Yeah. There are so many positive possibilities yet a large group of people still choose to focus on the negative side. I hope this can change one day
So many possibilities? There is nothing here that couldn't be achieved by having the user click on a link.

And he's right, it does make phishing easier.

> So many possibilities? There is nothing here that couldn't be achieved by having the user click on a link.

Because its machine parseable, it makes a lot of presentation options available that aren't available when you rely on a standard hyperlink without a data format with a standardized identification of the requested action.

> And he's right, it does make phishing easier.

Well, that depends on what the requirements are to have the client present the actions from the schemas: the current Google requirements, I would say, do not make phishing easier. You must register with Google for the schemas in the email you send to be recognized in Google products (e.g., Gmail) [1], and the registration is per-set-of-emails, and fairly specific as to the content, and appears to be manually reviewed [2].

[1] https://developers.google.com/gmail/schemas/registering-with... [2] https://docs.google.com/forms/d/1PA-vjjk3yJF7MLPOVKbIz3MBfhy...

>Because its machine parseable, it makes a lot of presentation options available that aren't available when you rely on a standard hyperlink without a data format with a standardized identification of the requested action.

You're right: this addition turns email into a data or event queue of sorts with standardized actions that can be performed on it. I like it. Given that email is one of the few non vendor-locked communication technologies we have and we already have a lot of infrastructure to deliver it reliably, this seems a promising evolution path.

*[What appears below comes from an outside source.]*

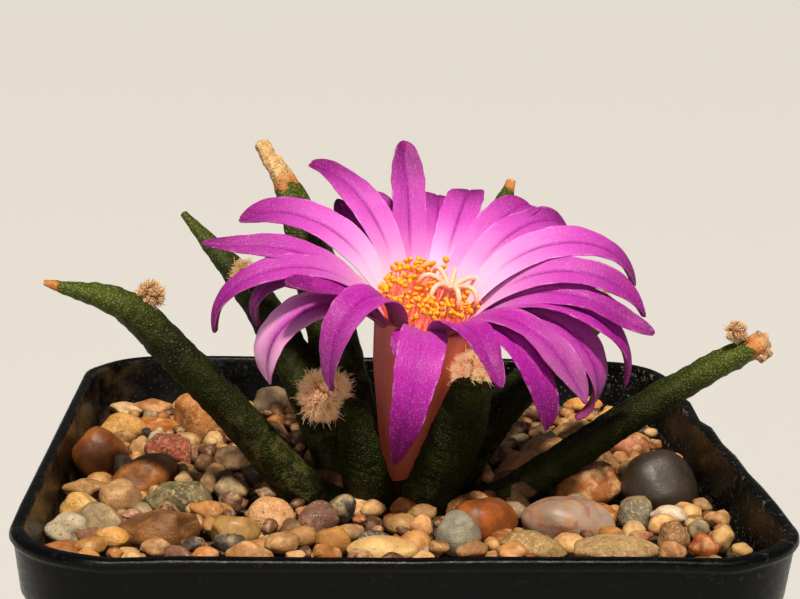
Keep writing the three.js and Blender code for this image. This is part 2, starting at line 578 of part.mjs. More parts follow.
// Petal: an arched blade, folded along its middle, whose angle falls from its base to its tip
function petal(row) {
  const [azimuth, length, rise, droop, hook, width, widest, blunt, sweep, twist, spread = PETAL_BEND] = row;
  const turn = radians(azimuth);
  const out = RIGHTWARD.clone().multiplyScalar(Math.cos(turn)).addScaledVector(BACKWARD, Math.sin(turn));
  const side = RIGHTWARD.clone().multiplyScalar(-Math.sin(turn)).addScaledVector(BACKWARD, Math.cos(turn));
  const skin = PETAL_THICKNESS / 2;
  const section = [[-1, skin], [0, skin], [1, skin], [1, -skin], [0, -skin], [-1, -skin]];
  const rings = [];
  let r = PETAL_RADIUS;
  let h = PETAL_START;
  for (let i = 0; i <= PETAL_FINE_STEPS; i++) {
    const s = i / PETAL_FINE_STEPS;
    const angle = radians(rise + (droop - rise) * s ** spread - hook * smoothStep(s, PETAL_TIP_BEND, 1));
    if (PETAL_STATIONS.some((station) => Math.round(station * PETAL_FINE_STEPS) === i)) {
      const centre = THROAT.clone().addScaledVector(out, r).addScaledVector(AXIS, h);
      centre.addScaledVector(side, length * sweep * s * s);
      const inner = out.clone().multiplyScalar(-Math.sin(angle)).addScaledVector(AXIS, Math.cos(angle));
      const roll = radians(twist) * smoothStep(s, 0, PETAL_TWIST_FULL);
      const edge = side.clone().multiplyScalar(Math.cos(roll)).addScaledVector(inner, Math.sin(roll));
      const face = inner.clone().multiplyScalar(Math.cos(roll)).addScaledVector(side, -Math.sin(roll));
      const half = petalHalfWidth(s, width, widest, blunt);
      rings.push(section.map(([across, depth]) => centre.clone()
        .addScaledVector(edge, across * half)
        .addScaledVector(face, depth + PETAL_CHANNEL * half * (Math.abs(across) - 0.5))));
    }
    r += Math.cos(angle) * length / PETAL_FINE_STEPS;
    h += Math.sin(angle) * length / PETAL_FINE_STEPS;
  }
  return loft(rings);
}

// Open funnel with a floor, and a ring above it that carries the petals
function buildFlower() {
  const [foot] = TUBE_RADII[0];
  const bore = TUBE_RADII.filter(([h]) => h > CHAMBER_FLOOR).map(([h, r]) => [r - TUBE_WALL, h]).reverse();
  const tube = [[0, foot], ...TUBE_RADII.map(([h, r]) => [r, h]), ...bore, [0, CHAMBER_FLOOR]];
  place('flower_tube', toGeometry(toSolid(turnedOnFlowerAxis(tube))), TUBE_PINK, 0.5);
  const bottom = TUBE_TOP + GAP;
  const collar = turnedOnFlowerAxis([
    [COLLAR_INNER, bottom], [COLLAR_OUTER, bottom], [COLLAR_OUTER, COLLAR_TOP], [COLLAR_INNER, COLLAR_TOP],
    [COLLAR_INNER, bottom],
  ]);
  place('flower_petals', toGeometry(fuse([collar, ...PETALS.map(petal)])), MAGENTA, 0.45);
}

// Point given by radius, azimuth and height about the flower's axis
function flowerPoint(radius, azimuth, height) {
  return THROAT.clone()
    .addScaledVector(RIGHTWARD, radius * Math.cos(azimuth))
    .addScaledVector(BACKWARD, radius * Math.sin(azimuth))
    .addScaledVector(AXIS, height);
}

// Bent rod through points, with its own radius at each
function rod(points, radii, sides) {
  const along = points[points.length - 1].clone().sub(points[0]).normalize();
  const side = new THREE.Vector3().crossVectors(along, Math.abs(along.z) > 0.9 ? RIGHTWARD : UP).normalize();
  const other = new THREE.Vector3().crossVectors(along, side);
  return loft(points.map((centre, i) => Array.from({ length: sides }, (unused, j) => {
    const angle = j / sides * 2 * Math.PI;
    return centre.clone().addScaledVector(side, radii[i] * Math.cos(angle))
      .addScaledVector(other, radii[i] * Math.sin(angle));
  })));
}

// Style up through the tube, with the stigma's lobes spread over the stamens
function buildPistil() {
  const foot = flowerPoint(0, 0, CHAMBER_FLOOR + 2 * GAP);
  const head = flowerPoint(STIGMA.radius, radians(STIGMA.azimuth), STIGMA.height);
  const middle = flowerPoint(0, 0, STAMEN_RING.height);
  const style = rod([foot, middle, head], [STYLE_FOOT_RADIUS, STYLE_RADIUS, STYLE_RADIUS], 6);
  const root = head.clone().addScaledVector(AXIS, LOBE_ARCH.foot);
  const lobes = Array.from({ length: STIGMA.lobes }, (unused, i) => {
    const angle = (i + 0.3) / STIGMA.lobes * 2 * Math.PI;
    const out = RIGHTWARD.clone().multiplyScalar(Math.cos(angle)).addScaledVector(BACKWARD, Math.sin(angle));
    const bend = head.clone().addScaledVector(AXIS, LOBE_ARCH.bend);
    bend.addScaledVector(out, LOBE_ARCH.bendAt * STIGMA.reach);
    const tip = head.clone().addScaledVector(out, STIGMA.reach).addScaledVector(AXIS, LOBE_ARCH.tip);
    return rod([root, bend, tip], LOBE_RADII, 5);
  });
  place('pistil', toGeometry(fuse([style, ...lobes])), STIGMA_CREAM, 0.5);
}

// Distance from a point to the straight line between a and b
function distanceToLine(point, a, b) {
  return new THREE.Line3(a, b).closestPointToPoint(point, true, new THREE.Vector3()).distanceTo(point);
}

// Stamens: filaments rising from a ring inside the tube, each with its anther, clear of the pistil
function buildStamens() {
  const { height: ringHeight, radius: ringRadius } = STAMEN_RING;
  const parts = [turnedOnFlowerAxis([
    [ringRadius - 0.35, ringHeight - 0.7], [ringRadius + 0.25, ringHeight - 0.7],
    [ringRadius + 0.5, ringHeight + 0.6], [ringRadius - 0.15, ringHeight + 0.6],
    [ringRadius - 0.35, ringHeight - 0.7],
  ])];
  const foot = flowerPoint(0, 0, ringHeight);
  const head = flowerPoint(STIGMA.radius, radians(STIGMA.azimuth), STIGMA.height);
  for (let i = 0; i < STAMEN_COUNT; i++) {
    const azimuth = i * GOLDEN_ANGLE;
    const radius = STAMEN_SPREAD.inner + STAMEN_SPREAD.width * Math.sqrt((i + 0.5) / STAMEN_COUNT);
    const lift = STAMEN_HEIGHT.towardsBack * Math.sin(azimuth) + STAMEN_HEIGHT.uneven * Math.sin(5 * i);
    const start = flowerPoint(ringRadius, azimuth, ringHeight);
    const kneeRadius = Math.min((ringRadius + radius) / 2, ringRadius + 0.15);
    const knee = flowerPoint(kneeRadius, azimuth, STAMEN_HEIGHT.knee);
    const free = flowerPoint(radius, azimuth, STAMEN_HEIGHT.middle + lift);
    const underStigma = free.distanceTo(head) < STIGMA.reach + STIGMA_CLEAR;
    const tip = underStigma ? flowerPoint(radius, azimuth, STIGMA_SHADE) : free;
    const toStyle = Math.min(distanceToLine(tip, foot, head), distanceToLine(knee, foot, head));
    if (toStyle >= STAMEN_CLEAR) {
      parts.push(rod([start, knee, tip], FILAMENT_RADII, 3));
      parts.push(new THREE.OctahedronGeometry(1, 0).scale(...ANTHER).translate(tip.x, tip.y, tip.z));
    }
  }
  place('stamens', toGeometry(fuse(parts)), ANTHER_YELLOW, 0.7);
}

const plantClearance = fuse(plantParts(GAP));
buildPot();
buildSoil();
buildDressing(plantClearance);
buildPlant();
buildWool(plantClearance);
buildFlower();
buildPistil();
buildStamens();

export default model;
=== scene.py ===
import bpy
import numpy as np
from mathutils import Matrix


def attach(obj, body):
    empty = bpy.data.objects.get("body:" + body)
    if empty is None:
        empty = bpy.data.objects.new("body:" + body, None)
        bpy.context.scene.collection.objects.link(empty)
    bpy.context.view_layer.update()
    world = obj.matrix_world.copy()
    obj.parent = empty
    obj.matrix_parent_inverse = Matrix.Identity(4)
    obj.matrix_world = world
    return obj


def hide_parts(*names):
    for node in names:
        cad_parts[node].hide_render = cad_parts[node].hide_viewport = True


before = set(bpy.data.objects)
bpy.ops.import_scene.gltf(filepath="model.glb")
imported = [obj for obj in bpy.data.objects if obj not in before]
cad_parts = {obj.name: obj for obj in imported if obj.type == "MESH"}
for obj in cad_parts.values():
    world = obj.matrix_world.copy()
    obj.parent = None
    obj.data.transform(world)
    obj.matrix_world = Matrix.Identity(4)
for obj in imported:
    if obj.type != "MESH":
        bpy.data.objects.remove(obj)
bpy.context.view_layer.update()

bl_info = {
    "name": "Potted finger-leaved rock cactus",
    "version": (1, 0, 0),
    "blender": (4, 5, 0),
    "location": "3D View > Sidebar > Rock cactus",
    "description": "Builds a flowering living rock cactus in a square pot with a pebble top dressing",
    "category": "Add Mesh",
}

MM = 0.001
GOLDEN_ANGLE = 2.39996
UP = np.array([0.0, 0.0, 1.0])

# Pot and dressing, in millimetres as every table here
RIM_HALF, BASE_HALF, RIM_HEIGHT = 35, 25, 65
BAND_BOTTOM, BAND_STEP, BAND_INSET = 58.2, 0.9, 0.8
LEDGE_TOP = BAND_BOTTOM + BAND_STEP
CORNER_RIM, CORNER_BASE = 9.5, 6
WALL, FLOOR, BEAD, LIP_HEIGHT, FOOT_BEVEL = 0.9, 1.5, 0.35, 1.1, 0.8
DRAIN_RADIUS, DRAIN_PLACE = 2.6, 15

# Dressing: its level changes with y by the slope. Packed pebbles stand in rows by the pitch, within the
# limit, and keep a share of both half widths from a larger pebble. Fill-in pebbles heap up within a half
# width and a height over the level, each tried in a number of spots. The grit leaves a gap to the wall.
DRESSING_BOTTOM = 52
LEVEL, LEVEL_SLOPE, SLAB_DEPTH = 60.2, -0.025, 1.75
PEBBLE_PITCH, PEBBLE_LIMIT, PEBBLE_ROWS, PEBBLE_SPACING = 6.8, 32.4, 4, 0.72
CROWN_CENTRE, CROWN_REACH = (0.8, 0.2), 7
HEAP_HALF, HEAP_HEIGHT, SPOTS_TRIED, GRIT_GAP = 32.5, 1.15, 40, 0.35

# Bead of the lip: inset from the rim's half width, and height over the lip's lower edge
BEAD_OUTLINE = [(BEAD - 0.02, 0), (0.1, 0.18), (0, 0.4), (0.04, 0.75), (0.16, 1), (0.45, LIP_HEIGHT),
                (0.95, LIP_HEIGHT)]
WAVER_HEIGHTS = (60, 64.5)

# Taproot and crown: radius and height
ROOT_PROFILE = [[0, 18], [1.4, 18.6], [3.4, 27], [5.6, 39], [7.2, 50], [8.4, 54.5], [7.8, 57.6], [5, 59.8],
                [0, 60.6]]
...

I'd like to see something similar for IM: currently SMS is the only open standard for instant messaging, and any other option locks you into either a platform or a specific client, which the other person will probably not use.

> currently SMS is the only open standard for instant messaging

XMPP is an open standard (through IETF RFCs and related standards) for messaging and presence whose motivating use case was instant messaging: http://en.wikipedia.org/wiki/XMPP

Just like short sellers, we need these naysayers to keep us grounded. :) Yes, I choose to see the positive possibilities and the opportunities that show up thanks to our beloved naysayers.
No. It's more that there are so many positive possibilities yet a large group of people still choose to exploit them to make themselves money by harming others and end up breaking things for everyone else.

The whole history of modern operating systems and the Web is the example of that. Think of all the amazing and useful things that could be (and have been) done had there was no Data Execution Prevention or Same-Origin Policy or any other limit introduced because of security.

I don't think so, it seems an obvious concern to me.
How many spam/phising emails do you actually get in your Gmail? And of those, how many are DKIM/SPF signed?
The people targeted by phishing attacks have no idea what those terms mean.
It doesn't matter. Gmail does, and they block the feature for any sender which doesn't sign their emails.

https://developers.google.com/gmail/schemas/actions/securing...

I routinely send emails through a mail server that doesn't sign them and they are delivered to Gmail recipients just fine.
Sorry, I edited the post. They block that feature, not the whole mail.
a company that inserts this type of response hook in their emails needs to register with google. the response interface looks clearly separated—its not in the body of the email—so there is no way that a phisher could fake it.

so it actually could help to SOLVE the phishing issue. especially if other mail providers sign on.

Hopefully Google will get S/MIME built in.